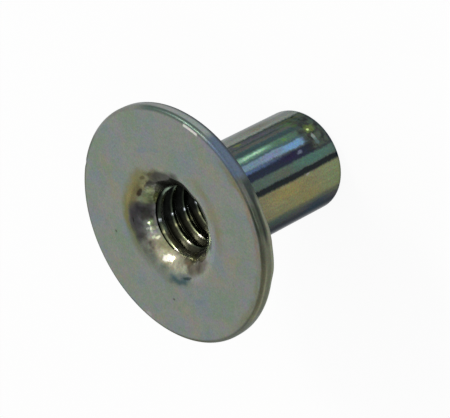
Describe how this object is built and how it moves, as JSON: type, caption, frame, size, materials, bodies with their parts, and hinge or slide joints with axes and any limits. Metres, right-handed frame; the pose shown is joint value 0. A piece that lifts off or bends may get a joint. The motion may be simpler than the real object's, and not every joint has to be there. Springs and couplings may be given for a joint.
{
  "type": "t-nut",
  "caption": "Round-flanged T-nut with a plain barrel and a threaded through bore that opens in a rolled mouth at the flange.",
  "frame": {"origin": "centre of the ring on which the barrel's end stands", "axes": "+Z along the bore, from the barrel's end to the flange's outer face; any direction across it may be +X"},
  "size_m": [0.019, 0.019, 0.015],
  "materials": {
    "zinc_plated_steel": "thin iridescent passivated zinc, satin on the flange and glossy on the barrel"
  },
  "bodies": {
    "root": {"t_nut": "zinc_plated_steel"}
  },
  "joints": []
}
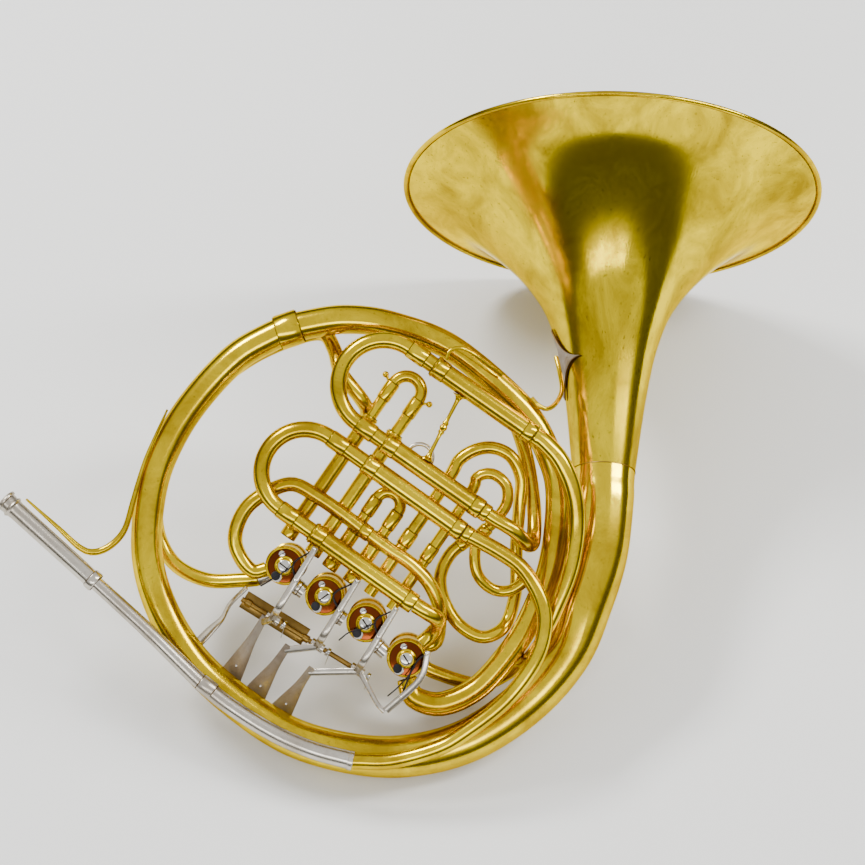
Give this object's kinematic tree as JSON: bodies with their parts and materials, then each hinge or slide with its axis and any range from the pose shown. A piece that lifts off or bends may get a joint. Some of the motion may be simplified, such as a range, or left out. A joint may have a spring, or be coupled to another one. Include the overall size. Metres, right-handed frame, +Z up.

*Problem description*:
Quote the material exactly, leaving nothing out.

*Answer for the task*:
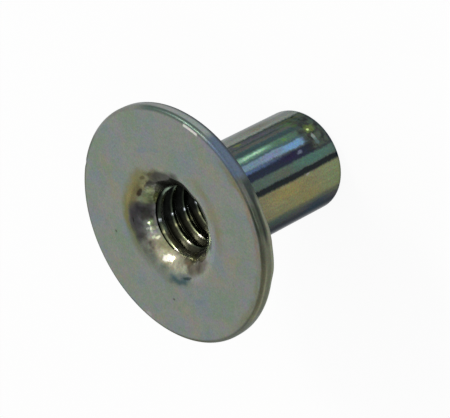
Describe how this object is built and how it moves, as JSON: type, caption, frame, size, materials, bodies with their parts, and hinge or slide joints with axes and any limits. Metres, right-handed frame; the pose shown is joint value 0. A piece that lifts off or bends may get a joint. The motion may be simpler than the real object's, and not every joint has to be there. Springs and couplings may be given for a joint.
{
  "type": "t-nut",
  "caption": "Round-flanged T-nut with a plain barrel and a threaded through bore that opens in a rolled mouth at the flange.",
  "frame": {"origin": "centre of the ring on which the barrel's end stands", "axes": "+Z along the bore, from the barrel's end to the flange's outer face; any direction across it may be +X"},
  "size_m": [0.019, 0.019, 0.015],
  "materials": {
    "zinc_plated_steel": "thin iridescent passivated zinc, satin on the flange and glossy on the barrel"
  },
  "bodies": {
    "root": {"t_nut": "zinc_plated_steel"}
  },
  "joints": []
}
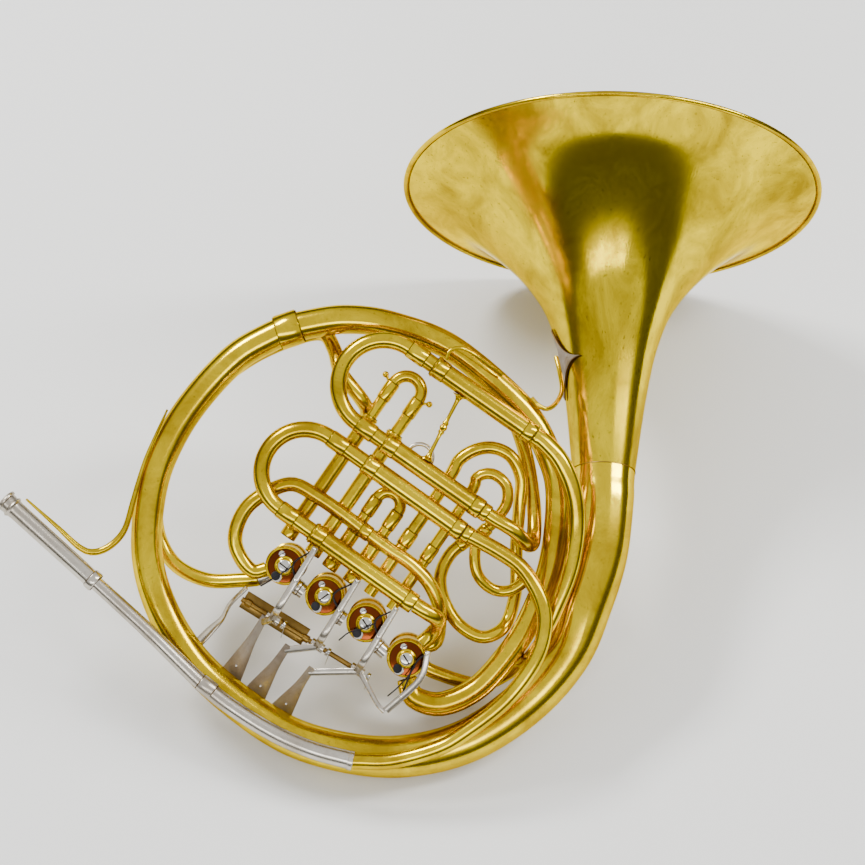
Give this object's kinematic tree as JSON: bodies with their parts and materials, then each hinge or slide with its axis and any range from the pose shown. A piece that lifts off or bends may get a joint. Some of the motion may be simplified, such as a range, or left out. A joint may have a spring, or be coupled to another one. Include the overall size. Metres, right-handed frame, +Z up.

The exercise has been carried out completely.